The stark reality is: Doctors, nurses and patients young and old have all been telling our provincial government that our health-care system is collapsing. Yet our government fails to acknowledge that our hospitals, clinics, labs — and all of the people working in them — have been sending SOS signals for months, if not years.

I see our public health system as if it’s the Titanic and Saskatchewan people are the passengers. Our state-of-the-art universal health-care system was built 60 years ago. But lately we’ve been dodging icebergs and now we’re on a collision course.

Last year, we ran out of ventilators and taxpayers paid for 22 people to get care in Ontario. This spring, an ICU doctor left the province and this fall a nurse was burnt out after only eight months of work.

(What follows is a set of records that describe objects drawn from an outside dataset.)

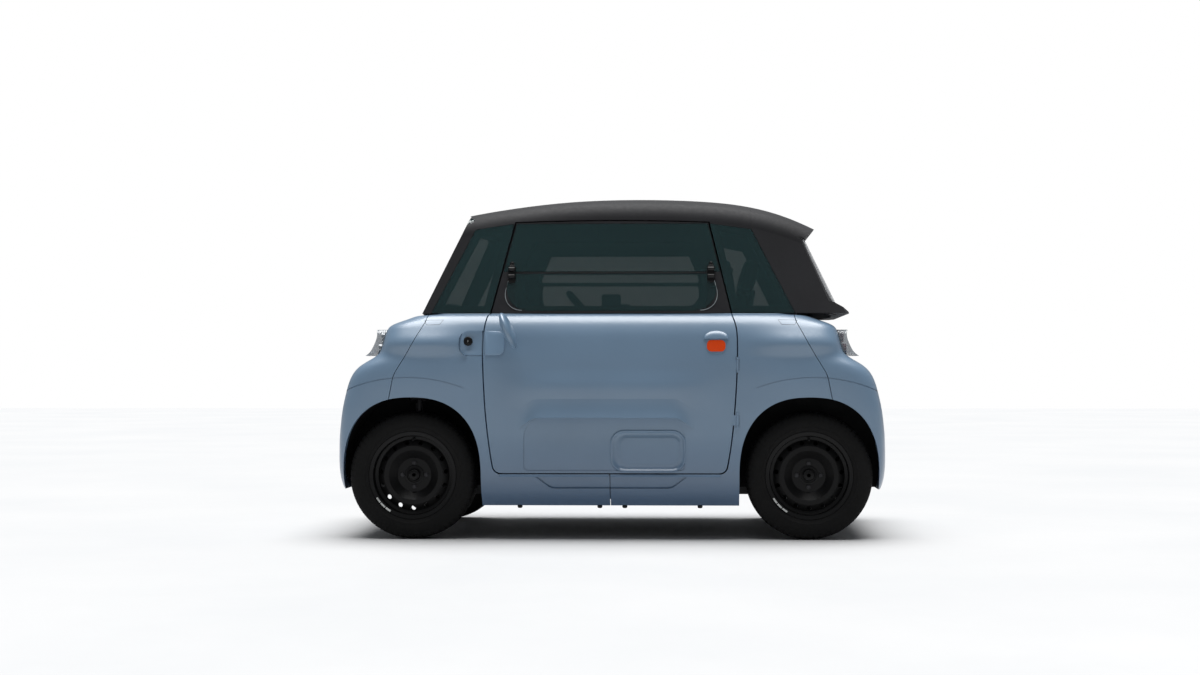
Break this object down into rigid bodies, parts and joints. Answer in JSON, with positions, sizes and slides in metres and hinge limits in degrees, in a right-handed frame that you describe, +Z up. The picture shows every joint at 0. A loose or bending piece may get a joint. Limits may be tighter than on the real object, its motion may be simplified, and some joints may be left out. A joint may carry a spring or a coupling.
{
  "type": "microcar",
  "caption": "Small two-seat electric car with a boxy rounded body, rear- and front-hinged doors and wheels at the corners.",
  "frame": {"origin": "on the ground plane, midway between the axles and between the wheels of one axle", "axes": "+X to the tail (the nose is at -X), +Y to the car's right side, +Z up"},
  "size_m": [2.4102, 1.702, 1.5279],
  "materials": {
    "body_paint": "satin steel-blue paint on moulded plastic panels",
    "black_plastic": "grained black plastic",
    "tinted_glass": "dark green-grey tinted glass",
    "rear_glass": "light grey rear window",
    "lamp_cover": "clear ribbed lamp cover",
    "orange_lens": "orange lens",
    "tyre": "black tyre rubber",
    "wheel_steel": "black painted pressed steel",
    "chassis_steel": "black painted steel tube",
    "suspension_steel": "dark cast and turned steel",
    "liner_plastic": "matt black liner",
    "cabin_plastic": "dark grey moulded trim",
    "seat_fabric": "dark grey woven cover",
    "battery_case": "ribbed aluminium case",
    "motor_case": "cast aluminium case"
  },
  "bodies": {
    "body": {"front_panel": "body_paint", "rear_panel": "body_paint", "quarter_front_left": "body_paint", "quarter_front_right": "body_paint", "quarter_rear_left": "body_paint", "quarter_rear_right": "body_paint", "cabin_frame": "black_plastic", "roof_panel": "black_plastic", "rear_cap": "black_plastic", "windscreen": "tinted_glass", "rear_window": "rear_glass", "quarter_glass": "tinted_glass", "headlamps": "lamp_cover", "tail_lamps": "lamp_cover", "seats": "seat_fabric", "dashboard": "cabin_plastic", "front_liners": "liner_plastic", "rear_liners": "liner_plastic", "chassis_frame": "chassis_steel", "floor_tub": "cabin_plastic", "battery_block": "battery_case", "motor_block": "motor_case", "front_suspension": "suspension_steel", "rear_axle": "suspension_steel"},
    "door_left": {"door_left": "body_paint", "door_frame_left": "black_plastic", "door_glass_left": "tinted_glass", "mirror_left": "body_paint", "side_marker_left": "orange_lens"},
    "door_right": {"door_right": "body_paint", "door_frame_right": "black_plastic", "door_glass_right": "tinted_glass", "mirror_right": "body_paint", "side_marker_right": "orange_lens"},
    "knuckle_left": {"knuckle_left": "suspension_steel"},
    "knuckle_right": {"knuckle_right": "suspension_steel"},
    "wheel_front_left": {"tyre_front_left": "tyre", "rim_front_left": "wheel_steel"},
    "wheel_front_right": {"tyre_front_right": "tyre", "rim_front_right": "wheel_steel"},
    "wheel_rear_left": {"tyre_rear_left": "tyre", "rim_rear_left": "wheel_steel"},
    "wheel_rear_right": {"tyre_rear_right": "tyre", "rim_rear_right": "wheel_steel"},
    "steering_wheel": {"steering_wheel": "cabin_plastic"}
  },
  "joints": [
    {"name": "door_left_hinge", "type": "hinge", "parent": "body", "child": "door_left", "pos_m": [0.552, -0.688, 0.6], "axis": [0, 0, 1], "range_deg": [0, 75]},
    {"name": "door_right_hinge", "type": "hinge", "parent": "body", "child": "door_right", "pos_m": [-0.552, 0.688, 0.6], "axis": [0, 0, 1], "range_deg": [0, 75]},
    {"name": "steering", "type": "hinge", "parent": "body", "child": "steering_wheel", "pos_m": [-0.1, -0.232, 0.96], "axis": [0.7659, 0, 0.6429], "range_deg": [-450, 450]},
    {"name": "knuckle_left_steer", "type": "hinge", "parent": "body", "child": "knuckle_left", "pos_m": [-0.864, -0.5, 0.175], "axis": [0, 0.1647, 0.9863], "range_deg": [-30, 30]},
    {"name": "knuckle_right_steer", "type": "hinge", "parent": "body", "child": "knuckle_right", "pos_m": [-0.864, 0.5, 0.175], "axis": [0, -0.1647, 0.9863], "range_deg": [-30, 30]},
    {"name": "wheel_front_left_spin", "type": "hinge", "parent": "knuckle_left", "child": "wheel_front_left", "pos_m": [-0.864, -0.555, 0.278], "axis": [0, 1, 0], "continuous": true},
    {"name": "wheel_front_right_spin", "type": "hinge", "parent": "knuckle_right", "child": "wheel_front_right", "pos_m": [-0.864, 0.555, 0.278], "axis": [0, 1, 0], "continuous": true},
    {"name": "wheel_rear_left_spin", "type": "hinge", "parent": "body", "child": "wheel_rear_left", "pos_m": [0.864, -0.555, 0.278], "axis": [0, 1, 0], "continuous": true},
    {"name": "wheel_rear_right_spin", "type": "hinge", "parent": "body", "child": "wheel_rear_right", "pos_m": [0.864, 0.555, 0.278], "axis": [0, 1, 0], "continuous": true}
  ],
  "couplings": [
    {"joint": "knuckle_left_steer", "follows": "steering", "ratio": 0.066667},
    {"joint": "knuckle_right_steer", "follows": "steering", "ratio": 0.066667}
  ]
}
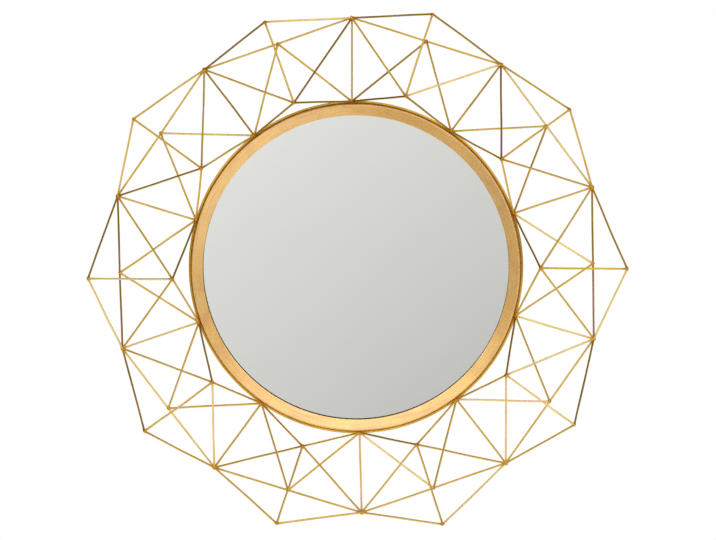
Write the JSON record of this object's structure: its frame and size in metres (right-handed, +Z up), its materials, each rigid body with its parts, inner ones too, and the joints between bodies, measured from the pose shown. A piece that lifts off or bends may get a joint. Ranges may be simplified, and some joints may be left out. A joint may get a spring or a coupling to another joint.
{
  "type": "wall mirror",
  "caption": "Round wall mirror with a gilt rim, ringed by a star of welded gold wire whose peaks and tips stand forward of the wall.",
  "frame": {"origin": "centre of the backing board's rear face, where it lies on the wall", "axes": "+Y out of the back into the wall, -Y the way the mirror looks, +Z up, +X to the right seen from the front"},
  "size_m": [0.8032, 0.0724, 0.7638],
  "materials": {
    "gilt_rim": "gold leaf over a turned metal rim, softly brushed round the face",
    "gilt_wire": "gold-finished steel wire, a little uneven, darker and browner in places and at the welds",
    "silvered_glass": "clear plain mirror glass",
    "black_board": "fibreboard painted matt black",
    "zinc_plate": "zinc-plated steel"
  },
  "bodies": {
    "root": {"frame_rim": "gilt_rim", "lattice_hoop": "gilt_wire", "mirror_glass": "silvered_glass", "backing_board": "black_board", "hanger_plate_left": "zinc_plate", "hanger_plate_right": "zinc_plate", "spoke_01": "gilt_wire", "spoke_02": "gilt_wire", "spoke_03": "gilt_wire", "spoke_04": "gilt_wire", "spoke_05": "gilt_wire", "spoke_06": "gilt_wire", "spoke_07": "gilt_wire", "spoke_08": "gilt_wire", "spoke_09": "gilt_wire", "spoke_10": "gilt_wire", "back_bar_01": "gilt_wire", "back_bar_02": "gilt_wire", "back_bar_03": "gilt_wire", "back_bar_04": "gilt_wire", "back_bar_05": "gilt_wire", "back_bar_06": "gilt_wire", "back_bar_07": "gilt_wire", "back_bar_08": "gilt_wire", "back_bar_09": "gilt_wire", "back_bar_10": "gilt_wire", "outer_chevron_01": "gilt_wire", "outer_chevron_02": "gilt_wire", "outer_chevron_03": "gilt_wire", "outer_chevron_04": "gilt_wire", "outer_chevron_05": "gilt_wire", "outer_chevron_06": "gilt_wire", "outer_chevron_07": "gilt_wire", "outer_chevron_08": "gilt_wire", "outer_chevron_09": "gilt_wire", "outer_chevron_10": "gilt_wire", "back_chevron_01": "gilt_wire", "back_chevron_02": "gilt_wire", "back_chevron_03": "gilt_wire", "back_chevron_04": "gilt_wire", "back_chevron_05": "gilt_wire", "back_chevron_06": "gilt_wire", "back_chevron_07": "gilt_wire", "back_chevron_08": "gilt_wire", "back_chevron_09": "gilt_wire", "back_chevron_10": "gilt_wire", "front_star_01": "gilt_wire", "front_star_02": "gilt_wire", "front_star_03": "gilt_wire", "front_star_04": "gilt_wire", "front_star_05": "gilt_wire", "front_star_06": "gilt_wire", "front_star_07": "gilt_wire", "front_star_08": "gilt_wire", "front_star_09": "gilt_wire", "front_star_10": "gilt_wire"}
  },
  "joints": []
}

And now, they still refuse to use public resource revenue windfalls or federal COVID-19 funding and acquiesce to the Liberal-NDP “costly coalition” as hospitals swell, families cannot find doctors or children’s medication and we plunge into flu season.

We must remember that the Titanic didn’t simply break in two. It was the captain’s and crew’s decisions that led it to sink. We must recognize the problem isn’t the system, but the decisions being made by those who are in charge of it.

The Saskatchewan Party government needs to immediately fund and restore our public health-care system — which includes shelters and harm reduction facilities. Our compromised health-care system can no longer respond to emergencies such as the Humboldt Broncos crash or the massacre at James Smith Cree Nation.

We’re taking on water and people have already perished. Just like the boiler men and third-class passengers of Titanic; those working on the front lines and most vulnerable are at the highest risk. Now the water has risen and even folks like me with good health and decent jobs are feeling stranded.

We cannot continue on a course toward outsourcing the public services and institutions we rely on for our safety and well-being.

In the past decade the province privatized MRI services, yet last year patients were expected to travel out of province to pay to get the procedure done. This move did not improve care; rather, it put an extra burden on Saskatchewan people.

A private health-care system boasts false security, like the watertight compartments that inevitably fail with a large enough hole. A private health-care system only benefits the wealthy at the expense of the disadvantaged and oppressed.

A private health-care system is the first-class passengers watching the flares like they’re fireworks on the first lifeboats out. People here are sinking — and literally freezing to death — and our elected leaders running our province fail to notice.

They fail to recognize that we have collided with an iceberg and all the rest of us can hear is mayday.

I dread that more four-year-old kids are left without a warm safe bed in a hospital, or that homeless folks are dying alone in the cold. I’m bewildered that the doctors, nurses and other medical workers are rendered a “heroic” band, drowning as they continue working through burnout.

The minister of health is not the noble captain who knows his grave fault and stays with the boat, but the selfishly unapologetic first mate who said we had to change our course — into the iceberg dead ahead. Bundle up and find your lifejackets, Saskatchewan. I hope there are enough lifeboats.

Peter Friedrichsen is a non-profit manager in Prince Albert with a background in economics and community development, particularly with Indigenous communities in north-central Saskatchewan.